It's about physical health!

Who wants to go golfing?

Wednesday, July 16, 2014

The Greatest Shortstop Of All-Time

I was talking with a friend of mine the other day.

"I hate baseball," he said. "But I gotta' tell you, I love Derek Jeter. I have held him up as an example to my son of how to handle himself whether he's playing sports or not."

"That's because he's the greatest ever," I said.

"I ain't kissing a Yankees ass," he said. "But he is something else."

And my son was in the other room watching the lead up to the home run derby.

"They just interviewed Jeter," he said, "And when the guy mentioned something about being one of the all-time great ballplayers...

...Jeter said, "'I don't know if I consider myself great.'"

Sam was nodding his head as he made a very astute statement:

"Can you imagine how great LeBron would've told that guy he was?"

And that truly is the greatness of Derek Jeter.

Forget the five World Series Titles.

Forget the World Series MVP

Don't even mention the gold gloves.

Or the 3,400 hits.

Or the Rookie of the Year.

Or the All-Star Game MVP's.

It isn't about the awards.

It's not even about the great plays:

The flip play against the A's (Which is still the most amazing thing I've ever seen on a baseball field).

Or the dive into the stands.

Don't even mention all the beautiful girls he's dated.

You know what is great about Derek Jeter?

My mother got tears in her eyes when we talked about his retirement.

That's greatness.

And then this:

"He's never once, in all the years, ever taken credit for anything," I told my boys. "Never. Even. Once. He's always talked about his teammates, his parents, the fact that he was 'lucky to beat the pitcher to the spot'. He's never once showed up a teammate or really argued with an umpire."
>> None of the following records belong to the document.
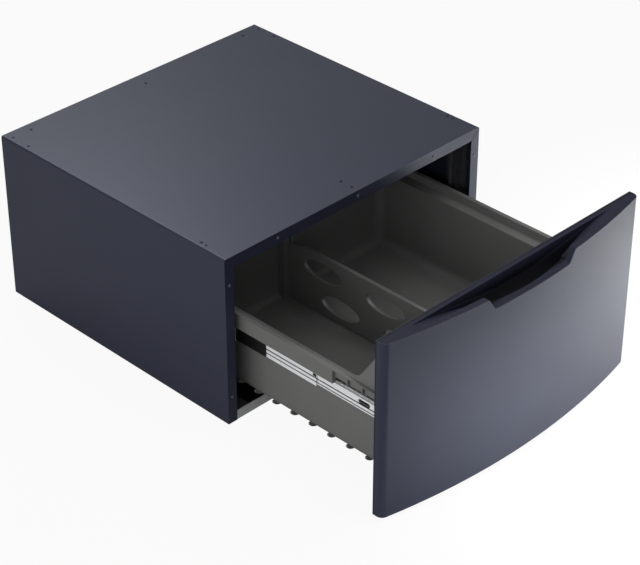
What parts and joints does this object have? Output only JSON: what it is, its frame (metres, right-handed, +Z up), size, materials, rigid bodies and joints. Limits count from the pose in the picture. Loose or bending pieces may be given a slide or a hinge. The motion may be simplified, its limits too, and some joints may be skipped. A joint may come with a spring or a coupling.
{
  "type": "washer pedestal drawer",
  "caption": "Painted steel appliance pedestal with a bowed full-width drawer on ball-bearing slides, a moulded bin with a lift-out divider, and screw feet.",
  "frame": {"origin": "on the floor, under the middle of the whole object with its drawer open", "axes": "+X to the right when facing the front, +Y back, +Z up"},
  "size_m": [0.686, 1.07, 0.384],
  "materials": {
    "navy_paint": "satin powder coat, dark blue-grey",
    "inner_paint": "satin powder coat, darker",
    "galvanised_steel": "galvanised sheet",
    "bright_zinc": "bright zinc plate",
    "screw_steel": "zinc-plated fasteners",
    "painted_screws": "painted screw heads",
    "bin_plastic": "finely grained dark grey moulding",
    "cap_plastic": "satin dark blue-grey moulding",
    "black_nylon": "black nylon",
    "black_rubber": "soft bumper"
  },
  "bodies": {
    "cabinet": {"cabinet_wrap": "navy_paint", "rear_panel": "galvanised_steel", "front_base_bar": "galvanised_steel", "rear_base_bar": "galvanised_steel", "base_rail_left": "galvanised_steel", "base_rail_right": "galvanised_steel", "base_pan": "inner_paint", "front_post_left": "galvanised_steel", "front_post_right": "galvanised_steel", "rear_post_left": "galvanised_steel", "rear_post_right": "galvanised_steel", "deck_brace": "galvanised_steel", "slide_bracket_left": "galvanised_steel", "slide_bracket_right": "galvanised_steel", "slide_fixed_left": "bright_zinc", "slide_fixed_right": "bright_zinc", "bracket_rivets": "screw_steel", "flange_screws": "painted_screws", "deck_screws": "painted_screws", "rear_screws": "screw_steel", "foot_nuts": "bright_zinc"},
    "drawer": {"drawer_bin": "bin_plastic", "front_skin": "navy_paint", "front_pan": "inner_paint", "front_cap": "cap_plastic", "front_trim": "cap_plastic", "front_screws": "screw_steel", "bumpers": "black_rubber", "slide_drawer_left": "bright_zinc", "slide_drawer_right": "bright_zinc", "slide_screws": "screw_steel"},
    "divider": {"divider": "bin_plastic"},
    "middle_left": {"slide_middle_left": "bright_zinc", "slide_stop_left": "black_nylon"},
    "outer_cage_left": {"outer_cage_left": "black_nylon"},
    "inner_cage_left": {"inner_cage_left": "black_nylon"},
    "release_lever_left": {"release_lever_left": "black_nylon"},
    "middle_right": {"slide_middle_right": "bright_zinc", "slide_stop_right": "black_nylon"},
    "outer_cage_right": {"outer_cage_right": "black_nylon"},
    "inner_cage_right": {"inner_cage_right": "black_nylon"},
    "release_lever_right": {"release_lever_right": "black_nylon"},
    "foot_front_left": {"foot_stud_front_left": "bright_zinc", "foot_pad_front_left": "black_nylon"},
    "foot_front_right": {"foot_stud_front_right": "bright_zinc", "foot_pad_front_right": "black_nylon"},
    "foot_rear_left": {"foot_stud_rear_left": "bright_zinc", "foot_pad_rear_left": "black_nylon"},
    "foot_rear_right": {"foot_stud_rear_right": "bright_zinc", "foot_pad_rear_right": "black_nylon"}
  },
  "joints": [
    {"name": "drawer_slide", "type": "slide", "parent": "cabinet", "child": "drawer", "axis": [0, -1, 0], "range_m": [-0.369, 0]},
    {"name": "middle_left_slide", "type": "slide", "parent": "cabinet", "child": "middle_left", "axis": [0, -1, 0], "range_m": [-0.1845, 0]},
    {"name": "outer_cage_left_slide", "type": "slide", "parent": "cabinet", "child": "outer_cage_left", "axis": [0, -1, 0], "range_m": [-0.09225, 0]},
    {"name": "inner_cage_left_slide", "type": "slide", "parent": "cabinet", "child": "inner_cage_left", "axis": [0, -1, 0], "range_m": [-0.27675, 0]},
    {"name": "release_lever_left_hinge", "type": "hinge", "parent": "drawer", "child": "release_lever_left", "pos_m": [-0.2855, -0.39, 0.1861], "axis": [1, 0, 0], "range_deg": [0, 12], "stiffness_Nm_per_rad": 0.02},
    {"name": "middle_right_slide", "type": "slide", "parent": "cabinet", "child": "middle_right", "axis": [0, -1, 0], "range_m": [-0.1845, 0]},
    {"name": "outer_cage_right_slide", "type": "slide", "parent": "cabinet", "child": "outer_cage_right", "axis": [0, -1, 0], "range_m": [-0.09225, 0]},
    {"name": "inner_cage_right_slide", "type": "slide", "parent": "cabinet", "child": "inner_cage_right", "axis": [0, -1, 0], "range_m": [-0.27675, 0]},
    {"name": "release_lever_right_hinge", "type": "hinge", "parent": "drawer", "child": "release_lever_right", "pos_m": [0.2855, -0.39, 0.1861], "axis": [1, 0, 0], "range_deg": [0, 12], "stiffness_Nm_per_rad": 0.02},
    {"name": "divider_lift", "type": "slide", "parent": "drawer", "child": "divider", "axis": [0, 0, 1], "range_m": [0, 0.14]},
    {"name": "foot_front_left_screw", "type": "slide", "parent": "cabinet", "child": "foot_front_left", "axis": [0, 0, -1], "range_m": [0, 0.02]},
    {"name": "foot_front_right_screw", "type": "slide", "parent": "cabinet", "child": "foot_front_right", "axis": [0, 0, -1], "range_m": [0, 0.02]},
    {"name": "foot_rear_left_screw", "type": "slide", "parent": "cabinet", "child": "foot_rear_left", "axis": [0, 0, -1], "range_m": [0, 0.02]},
    {"name": "foot_rear_right_screw", "type": "slide", "parent": "cabinet", "child": "foot_rear_right", "axis": [0, 0, -1], "range_m": [0, 0.02]}
  ],
  "couplings": [
    {"joint": "middle_left_slide", "follows": "drawer_slide", "ratio": 0.5},
    {"joint": "outer_cage_left_slide", "follows": "drawer_slide", "ratio": 0.25},
    {"joint": "inner_cage_left_slide", "follows": "drawer_slide", "ratio": 0.75},
    {"joint": "middle_right_slide", "follows": "drawer_slide", "ratio": 0.5},
    {"joint": "outer_cage_right_slide", "follows": "drawer_slide", "ratio": 0.25},
    {"joint": "inner_cage_right_slide", "follows": "drawer_slide", "ratio": 0.75}
  ]
}
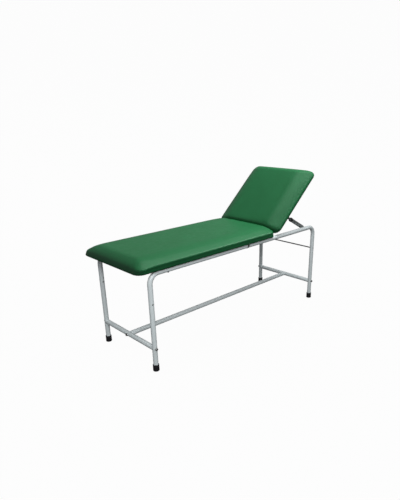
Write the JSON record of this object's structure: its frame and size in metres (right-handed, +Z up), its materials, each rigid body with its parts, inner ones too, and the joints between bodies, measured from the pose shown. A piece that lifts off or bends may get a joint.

"We know!" said the non-Yankee fans in my house.

(Which I swear to God is my biggest failure as a father).


Everyone does.

Except Jeter, that is.

Tuesday, July 15, 2014

LeBron Is Going Home

I have some close buddies who really like LeBron James and while I must admit that he's one of the all-time greats, I'm not a fan.

I just can't get over the "I'm taking my talents," speech and how self-absorbed that whole deal was.

And the King hasn't really changed all that much, in my eyes. Every single interview sounds the same:

I,I,I,I, Me, Me, Me, I, I , Me, Me, Me, I, I,I,I,I, Me, Me, Me, I, I , Me, Me, Me, I

There were over a hundred and twenty 'I's' and 'Me's' in his going back to Cleveland statement and it was obvious that someone other than LeBron wrote it.

But that's okay.

There are actually a few things I like about his return to Cleveland.

1). Cleveland is a city like Buffalo.

They need a championship.

My father-in-law is an Indians fan and I wish they would have closed the deal in 1997 after they beat the 27-Time World Champion Greatest Franchise in the History of Organized American Sports, but they were a single strike away...and they lost. The Cleveland Browns lost to Elway. The Cavs lost to the Bulls when the other egomaniac, Jordan was playing.

So they need one.

2). I get the going home thing.

I lived in San Francisco for awhile. I lived in San Jose for awhile. Then New Haven. Then Baltimore. Each and every time I wanted to get 'home' to Buffalo. It's where you're born. It's where your family and friends hang out. You know the streets. You know how people think and act. I actually believe that the entire time LeBron was in Miami, he thought of Northeast Ohio.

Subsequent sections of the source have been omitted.